Pemakaian lima alat itu menimbulkan dosa.
Namun
dalam Manawa Dharma Sastra III.69 dinyatakan bahwa untuk menebus dosa terhadap
pemakaian lima alat itu tiap kepala keluarga diajarkan agar melakukan Panca
Yadnya tiap hari.
Panca
Yadnya tiap hari berwujud Yadnya Sesa yang di Bali disebut masaiban. Yadnya
dalam wujud simbolis dengan makanan yang dimasak hari itu sebelumnya disisihkan
sedikit dan dijadikan simbol persembahan sebagai wujud Panca Yadnya yang
terkecil. Hal ini dimaksudkan untuk mengimbangi dosa pembunuhan di lima tempat
tersebut.
Negara
maju seperti Amerika Serikat sudah memiliki Undang-undang Hak-hak Asasi Hewan.
Meskipun tidak dilarang memakan dagingnya, hewan itu harus diperlakukan dengan
perasaan yang halus. Tidak dibenarkan memperlakukan hewan dengan semena-mena.

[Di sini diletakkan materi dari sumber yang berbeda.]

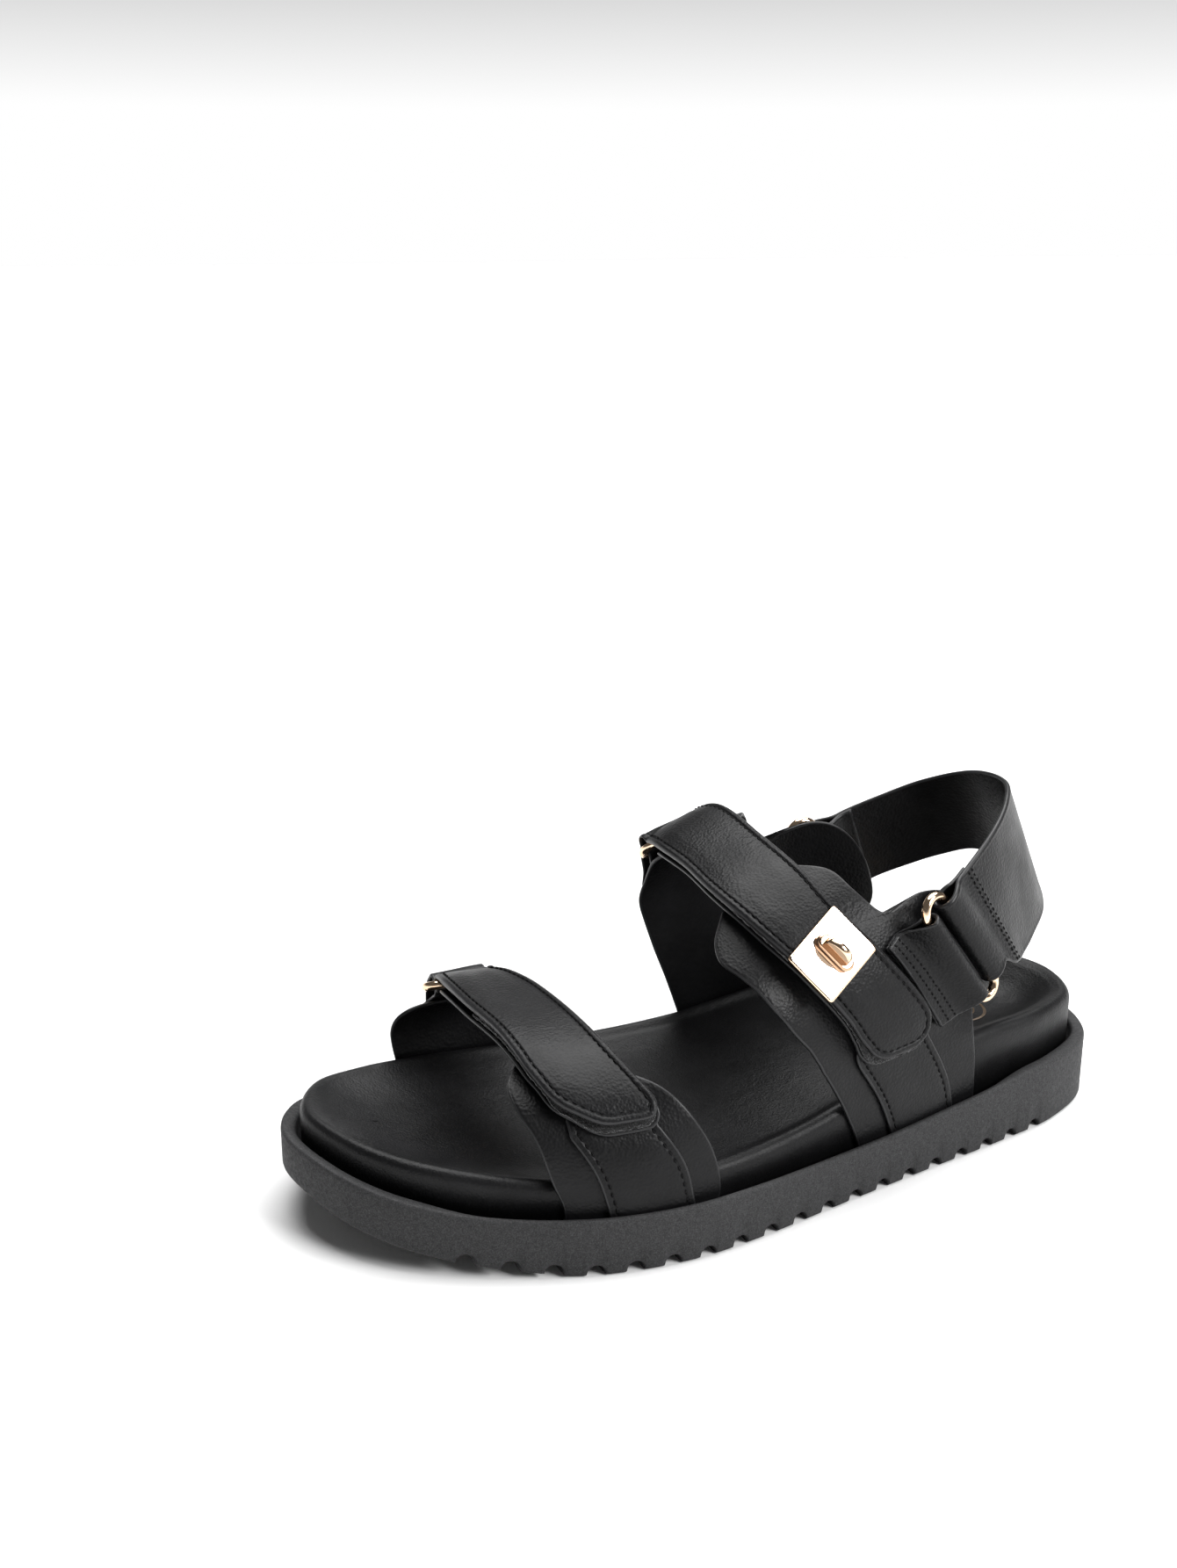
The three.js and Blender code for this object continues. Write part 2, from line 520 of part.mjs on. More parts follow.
function strapGroup(shape) {
  const { frame, u: ringU, length: ringLength } = strapRingFrame(shape.ring);
  const sleeveWidth = ringLength - 4 * RING_WIRE - SLEEVE_CLEARANCE;
  const toU = (mm) => mm / section(frame.centre.y).length;
  const [upperBarU, lowerBarU] = [ringU - toU(BAR_SPACING / 2), ringU + toU(BAR_SPACING / 2)];
  const [front, rear] = [edge(shape.flapFront, FLAP[1]), edge(shape.flapRear, FLAP[1])];
  const inside = (edgeOf, mm) => (u) => edgeOf(u) + mm;
  const [flapFrom, underFrom] = [uNear(shape.flapEnd, FLAP[1]), uNear(shape.underEnd, UNDER_STRAP[1])];
  const loop = { front: edge(shape.loopFront, OVERLAY[1]), rear: edge(shape.loopRear, OVERLAY[1]) };

  const flapStrap = strap({ from: flapFrom, to: upperBarU, roundFrom: shape.flapCorners, layer: FLAP, front, rear });
  const toSole = strap({ ...loop, from: lowerBarU, to: 1, layer: OVERLAY });
  const folded = strap({ ...loop, from: lowerBarU, to: lowerBarU + toU(FOLD_LENGTH), layer: [OVERLAY[1] - 0.2, OVERLAY[1] + 1.2] });
  return {
    lateral_panel: panel(shape.lateralPanel, PANEL, "lateral"),
    lateral_overlay: strap({
      from: 0, to: uNear(shape.overlayEnd, OVERLAY[1]), roundTo: [shape.overlayCorner, shape.overlayCorner], layer: OVERLAY,
      front: edge(shape.overlayFront, OVERLAY[1]), rear: edge(shape.overlayRear, OVERLAY[1]),
    }),
    medial_panel: panel(shape.medialPanel, PANEL, "medial"),
    medial_loop: withSleeve([toSole, folded], frame, -BAR_SPACING / 2, sleeveWidth, SLEEVE_HOLE, SLEEVE_OUTER),
    ring: placed(ovalRing(RING_WIRE, BAR_SPACING, ringLength - 4 * RING_WIRE), frame),
    under_strap: strap({ from: underFrom, to: upperBarU - toU(SLEEVE_OUTER + 0.8), roundFrom: shape.flapCorners, layer: UNDER_STRAP, front, rear }),
    loop_pad: strap({
      from: underFrom + toU(2.5), to: underFrom + 0.62 * (upperBarU - underFrom), roundFrom: [6, 5], layer: LOOP_PAD,
      front: inside(front, 2), rear: inside(rear, -2),
    }),
    flap: withSleeve([flapStrap], frame, BAR_SPACING / 2, sleeveWidth, SLEEVE_HOLE, SLEEVE_OUTER),
    hook_pad: strap({
      from: flapFrom + toU(3), to: flapFrom + toU(42), roundFrom: [6, 5], layer: HOOK_PAD,
      front: inside(front, 2.5), rear: inside(rear, -2.5),
    }),
  };
}

// ---------------------------------------------------------------- heel strap and its two rings
// Each ring's outermost points and the way the strap leaves it, and the corners [y, z] of the tab that holds it.
const HEEL_SIDES = {
  lateral: {
    top: [42, 45, 86.2], bottom: [43.5, 70.3, 51.2], leaves: [-3.5, 12.5, 4.2],
    tab: { topFront: [33.5, 73], bottomFront: [51, 45], topRear: [42, 81], bottomRear: [66, 50] },
  },
  medial: {
    top: [-37, 52.8, 84.5], bottom: [-40.2, 66.8, 46.5], leaves: [2, 12.5, 4.5],
    tab: { topFront: [32, 69], bottomFront: [43.5, 41], topRear: [48.5, 80], bottomRear: [61.5, 46.5] },
  },
};

function heelRingFrame({ top, bottom, leaves }) {
  const [a, b] = [new THREE.Vector3(...top), new THREE.Vector3(...bottom)];
  const towards = new THREE.Vector3(...leaves);
  const out = b.clone().sub(a).cross(towards).normalize();
  return ringFrame(a.clone().lerp(b, 0.5), b.clone().sub(a), out, towards);
}

function heelRingInnerLength(side) {
  const { top, bottom } = HEEL_SIDES[side];
  return new THREE.Vector3(...top).distanceTo(new THREE.Vector3(...bottom)) - 4 * HEEL_RING.wire;
}
const heelSleeveWidth = (side) => heelRingInnerLength(side) - HEEL_RING.endClearance;

// The leather tab on a quarter, folded round the front bar of its ring.
function ringTab(side, frame) {
  const { topFront, bottomFront, topRear, bottomRear } = HEEL_SIDES[side].tab;
  const x = frame.centre.x;
  const mix = (p, q, t) => [p[0] + (q[0] - p[0]) * t, p[1] + (q[1] - p[1]) * t];
  const grid = (offset) => Array.from({ length: TAB.steps + 1 }, (_, i) => {
    const t = side === "lateral" ? i / TAB.steps : 1 - i / TAB.steps;
    const [front, rear] = [mix(bottomFront, topFront, t), mix(bottomRear, topRear, t)];
    return Array.from({ length: 4 }, (__, j) => {
      const [y, z] = mix(front, rear, j / 3);
      return onFoot(uNear([x, y, z], offset), y, offset);
    });
  });
  const tail = gridSolid(grid(TAB.layer[1]), grid(TAB.layer[0]));
  const { barSpacing, hole, sleeve } = HEEL_RING;
  return withSleeve([tail], frame, -barSpacing / 2, heelSleeveWidth(side), hole, sleeve);
}

// The heel strap's upper and lower edges from the outer ring round the heel to the inner ring.
const HEEL_STRAP_TOP = [
  [38, 58.5, 88.5], [28.5, 78.5, 97.8], [19, 90.4, 102.3], [8, 98.5, 104.2], [-8, 99.5, 102.6], [-23, 91.5, 96.5], [-31, 81, 90.5], [-36, 69, 85],
];
const HEEL_STRAP_BOTTOM = [
  [39.8, 81, 58], [33, 90, 57.5], [25, 100, 58.5], [16, 111, 62], [4, 117.5, 66], [-7, 117, 68.5], [-18, 111.5, 71],
  [-26.5, 103.5, 67.5], [-33, 94, 63], [-37, 84.2, 59],
];
const HEEL_STRAP_STEPS = 30;

function heelStrap(frames) {
  const { barSpacing, hole, sleeve } = HEEL_RING;
  // A point on the line of a ring's rear bar, at its upper (1) or lower (-1) end, `along` the strap past it.
  const leave = (side, end, along) => {
    const { centre, bar, climb } = frames[side];
    const towards = (Math.sign(bar.z) * end * heelSleeveWidth(side)) / 2;
    return centre.clone().addScaledVector(bar, towards).addScaledVector(climb, barSpacing / 2 + along);
  };
  const edgeCurve = (points, end) => new THREE.CatmullRomCurve3([
    leave("lateral", end, 0), leave("lateral", end, sleeve + 1.5),
    ...points.map((p) => new THREE.Vector3(...p)),
    leave("medial", end, sleeve + 1.5), leave("medial", end, 0),
  ], false, "centripetal");
  const [top, bottom] = [edgeCurve(HEEL_STRAP_TOP, 1), edgeCurve(HEEL_STRAP_BOTTOM, -1)];
  const at = (t, s) => top.getPointAt(t).lerp(bottom.getPointAt(t), s);
  const outward = (t, s) => {
    const [t0, t1] = [Math.max(t - 0.02, 0), Math.min(t + 0.02, 1)];
    return at(t, 1).sub(at(t, 0)).cross(at(t1, s).sub(at(t0, s))).normalize();
  };
  const grid = (offset) => Array.from({ length: HEEL_STRAP_STEPS + 1 }, (_, i) => {
    const t = i / HEEL_STRAP_STEPS;
    return [0, 1 / 3, 2 / 3, 1].map((s) => at(t, s).addScaledVector(outward(t, s), offset));
  });
  let joined = solidOf(gridSolid(grid(HEEL_STRAP_THICKNESS / 2), grid(-HEEL_STRAP_THICKNESS / 2)));
  const along = (side, radius, length) => solidOf(placed(rod(radius, length), frames[side], [0, barSpacing / 2, 0]));
  for (const side of ["lateral", "medial"]) joined = joined.add(along(side, sleeve, heelSleeveWidth(side)));
  for (const side of ["lateral", "medial"]) joined = joined.subtract(along(side, hole, heelSleeveWidth(side) + 12));
  return geometryOf(joined);
}

// ---------------------------------------------------------------- turn lock on the instep flap
const LOCK_AT = [43.1, 12.4, 75.5];
const LOCK_ALONG = [0.41, 0.54, -0.73]; // down the strap

// z axis out of the flap, x axis along the strap.
function lockMatrix() {
  const u = uNear(LOCK_AT, FLAP[1]);
  const out = footNormal(u, LOCK_AT[1]);
  const x = new THREE.Vector3(...LOCK_ALONG);
  x.addScaledVector(out, -x.dot(out)).normalize();
  const matrix = new THREE.Matrix4().makeBasis(x, out.clone().cross(x), out);
  return matrix.setPosition(onFoot(u, LOCK_AT[1], FLAP[1] - PLATE.sink));
}

function lockPlate() {
  const { width, height, thickness, hole, bevel } = PLATE;
  const shape = new THREE.Shape();
  const [w, h, r] = [width / 2 - bevel, height / 2 - bevel, 1];
  shape.moveTo(-w + r, -h).lineTo(w - r, -h).absarc(w - r, -h + r, r, -Math.PI / 2, 0, false);
  shape.lineTo(w, h - r).absarc(w - r, h - r, r, 0, Math.PI / 2, false);
  shape.lineTo(-w + r, h).absarc(-w + r, h - r, r, Math.PI / 2, Math.PI, false);
  shape.lineTo(-w, -h + r).absarc(-w + r, -h + r, r, Math.PI, 1.5 * Math.PI, false);
  shape.holes.push(new THREE.Path().absarc(0, 0, hole + bevel, 0, 2 * Math.PI, true));
  return new THREE.ExtrudeGeometry(shape, {
    depth: thickness - 2 * bevel, bevelSize: bevel, bevelThickness: bevel, bevelSegments: 1, curveSegments: 4,
  }).translate(0, 0, bevel);
}

// The turning knob: a round-ended bar, a half-moon fin standing on it and a stem through the plate.
function lockKnob() {
  const { length, width, base, fin, finThickness, stem } = KNOB;
  const bar = new THREE.Shape();
  const reach = length / 2 - width / 2;
  bar.moveTo(-reach, -width / 2).lineTo(reach, -width / 2).absarc(reach, 0, width / 2, -Math.PI / 2, Math.PI / 2, false);
  bar.lineTo(-reach, width / 2).absarc(-reach, 0, width / 2, Math.PI / 2, 1.5 * Math.PI, false);
  const above = PLATE.thickness + GAP;
  const foot = new THREE.ExtrudeGeometry(bar, { depth: base, bevelEnabled: false, curveSegments: 8 }).translate(0, 0, above);
  const moon = new THREE.Shape();
  moon.moveTo(length / 2 - 2, 0).absellipse(0, 0, length / 2 - 2, fin, 0, Math.PI, false);
  const standing = new THREE.ExtrudeGeometry(moon, { depth: finThickness, bevelEnabled: false, curveSegments: 12 })
    .translate(0, 0, -finThickness / 2).rotateX(Math.PI / 2).translate(0, 0, above + base - 0.4);
  const shaft = new THREE.CylinderGeometry(stem, stem, above + GAP + 0.6, 16).rotateX(Math.PI / 2)
    .translate(0, 0, (above + GAP + 0.6) / 2 - GAP);
  return geometryOf(solidOf(foot).add(solidOf(standing)).add(solidOf(shaft)));
}

function lockWasher() {
  return new THREE.CylinderGeometry(KNOB.washer, KNOB.washer, 0.7, 20).rotateX(Math.PI / 2).translate(0, 0, -2 * GAP - 0.35);
}

// The seat pressed into the flap under the plate, and the pocket for the washer.
function lockSeat() {
  const plate = new THREE.BoxGeometry(PLATE.width + 0.5, PLATE.height + 0.5, 4).translate(0, 0, 2 - GAP);
  const pocket = new THREE.CylinderGeometry(KNOB.washer + GAP, KNOB.washer + GAP, 3, 20).rotateX(Math.PI / 2)
    .translate(0, 0, 1.5 - 0.7 - 3 * GAP);
  return solidOf(plate).add(solidOf(pocket));
}

// ---------------------------------------------------------------- materials
function material(name, colour, roughness, metalness) {
  const made = new THREE.MeshStandardMaterial({ color: colour, roughness, metalness });
  made.name = name;
  return made;
}
const EVA = material("outsole_eva", 0x2b2b2d, 0.85, 0);
const LEATHER = material("black_leather", 0x121213, 0.5, 0);
const FOAM = material("foam", 0x3a3a3c, 0.95, 0);
const BOARD = material("fibre_board", 0x6e5a45, 0.9, 0);
const STEEL = material("steel", 0x8c8f94, 0.4, 1);
const GOLD = material("pale_gold", 0xd9a877, 0.18, 1);
const TAPE = material("hook_and_loop", 0x0d0d0e, 0.95, 0);

// ---------------------------------------------------------------- assembly
const sandal = new THREE.Group();
sandal.name = "sport_sandal";

function add(name, geometry, surface) {
  const mesh = new THREE.Mesh(geometry, surface);
  mesh.name = name;
  sandal.add(mesh);
}

add("outsole", outsole(), EVA);
add("footbed_cover", footbedCover(), LEATHER);
add("midsole_core", midsoleCore(), FOAM);
add("insole_board", insoleBoard(), BOARD);
add("shank", shank(0), STEEL);

const groups = { forefoot: strapGroup(FOREFOOT), instep: strapGroup(INSTEP) };
const lock = lockMatrix();
const seat = lockSeat().transform(lock.elements);
groups.instep.flap = geometryOf(solidOf(groups.instep.flap).subtract(seat));

const surfaces = { ring: GOLD, loop_pad: TAPE, hook_pad: TAPE };
for (const [group, pieces] of Object.entries(groups)) {
  for (const [piece, geometry] of Object.entries(pieces)) add(`${group}_${piece}`, geometry, surfaces[piece] ?? LEATHER);
}

add("turnlock_plate", lockPlate().applyMatrix4(lock), GOLD);
add("turnlock_knob", lockKnob().applyMatrix4(lock), GOLD);
add("turnlock_washer", lockWasher().applyMatrix4(lock), STEEL);

const heelFrames = { lateral: heelRingFrame(HEEL_SIDES.lateral), medial: heelRingFrame(HEEL_SIDES.medial) };
for (const [side, frame] of Object.entries(heelFrames)) {
  add(`heel_ring_${side}`, placed(ovalRing(HEEL_RING.wire, HEEL_RING.barSpacing, heelRingInnerLength(side)), frame), GOLD);
  add(`${side}_ring_tab`, ringTab(side, frame), LEATHER);
}
add("heel_strap", heelStrap(heelFrames), LEATHER);

sandal.position.x = -OUTLINE_CENTRE_X;

export default sandal;
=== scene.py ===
"""A strappy sport sandal for the left foot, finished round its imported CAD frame.

Blender works in metres. The foot's surface and the outlines of the leather are worked out in millimetres, in
the maker's frame: toe towards -Y, outer side towards +X. `place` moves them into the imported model's frame.
"""
import math

import bmesh
import bpy
import numpy as np
from mathutils import Matrix, Vector
from mathutils.bvhtree import BVHTree


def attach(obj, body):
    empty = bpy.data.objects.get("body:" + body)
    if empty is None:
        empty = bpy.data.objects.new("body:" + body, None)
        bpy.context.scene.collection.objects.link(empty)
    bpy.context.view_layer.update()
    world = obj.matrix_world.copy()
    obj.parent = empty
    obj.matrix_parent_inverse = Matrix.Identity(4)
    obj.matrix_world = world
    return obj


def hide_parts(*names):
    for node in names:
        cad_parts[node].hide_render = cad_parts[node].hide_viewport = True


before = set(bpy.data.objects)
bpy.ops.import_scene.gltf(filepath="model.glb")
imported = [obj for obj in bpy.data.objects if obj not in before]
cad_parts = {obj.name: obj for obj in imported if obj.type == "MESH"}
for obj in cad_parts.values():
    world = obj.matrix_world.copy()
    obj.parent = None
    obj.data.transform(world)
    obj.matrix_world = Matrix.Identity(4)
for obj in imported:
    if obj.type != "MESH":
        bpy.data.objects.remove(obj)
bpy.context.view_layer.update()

MM = 0.001
CENTRE_X = 2.7  # middle of the outsole's width in the maker's frame

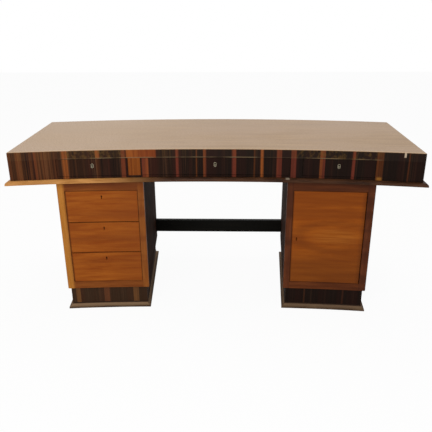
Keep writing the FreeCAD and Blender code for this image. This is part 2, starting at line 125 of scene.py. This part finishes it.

Karena itu di AS kalau menyakiti hewan dengan semena-mena pasti ditangkap
apabila diketahui oleh petugas negara. Dalam sloka Parasara Dharmasastra yang
dikutip di atas dinyatakan bahwa pelit itu juga termasuk dosa, sama dengan
menyiksa binatang. Meskipun tergolong dosa yang ringan.
Orang
pelit itu adalah orang yang sudah mendapat karunia dari Tuhan berupa rezeki
lebih dari yang lain. Namun rezeki itu lebih banyak hanya untuk memenuhi
keinginannya sendiri. Perolehan rezeki lebih banyak dari yang lain itu adalah
suatu peluang yang diberikan oleh Tuhan untuk menolong mereka yang masih dalam
keadaan kekurangan. Pada zaman modern sekarang ini sesungguhnya sudah lebih
banyak tercipta peluang mendapatkan rezeki. Kalau dibandingkan dengan zaman
ekonomi masih mengandalkan sistem ekonomi agraris semata.
Mengapa
masih ada kemiskinan, kebodohan dan keterbelakangan, karena masih ada yang
pelit dan tidak adil dalam mendistribusikan rezeki tersebut. Mendapatkan rezeki
lebih dari orang lain sering tidak dijadikan kesempatan melakukan dana punia
kepada orang yang lebih miskin atau lebih membutuhkan. Bahkan banyak pihak
mendapatkan rezeki lebih banyak melalui jalan yang tidak adil, memeras mereka
yang kedudukan sosialnya lebih lemah. Bahkan ada yang mendapatkan rezeki lebih
banyak itu melalui cara-cara jahat. Rezeki yang lebih banyak sering dirasakan
sedikit meskipun secara nominatif mereka sudah jauh lebih banyak memiliki harta
benda dari yang lain. Namun hal itu dirasakan masih jauh dari cukup. Karena
itu, niat untuk berdana punia pun tidak muncul dalam diri. Orang seperti inilah
tergolong pelit. Rezeki yang diperolehnya tidak dikelola berdasarkan kesadaran
budi, lebih banyak menggunakan gejolak hawa nafsu.
Sifat
pelit banyak menimbulkan kesenjangan ekonomi dan sosial, yang dapat menjadi
pemicu timbulnya perbuatan-perbuatan dosa. Sifat pelit membunuh tumbuhnya
keseimbangan hidup di tengah kehidupan bersama dalam masyarakat. Penderitaan
akan dirasakan lebih pedih di hadapan orang yang serba berlebihan oleh mereka
yang kecil. Namun akan terobati kalau mereka yang memiliki rezeki lebih itu mau
menginvestasikan kelebihan untuk membuka peluang rezeki pada mereka yang lebih
kecil. Misalnya kalau mereka yang tergolong kaya itu mau berbelanja di warung
rakyat kecil, tidak selalu ke pasar swalayan, bahkan sampai ke luar negeri. Hal
itu akan dirasakan pula sebagai sesuatu yang baik dan sebagai suatu punia.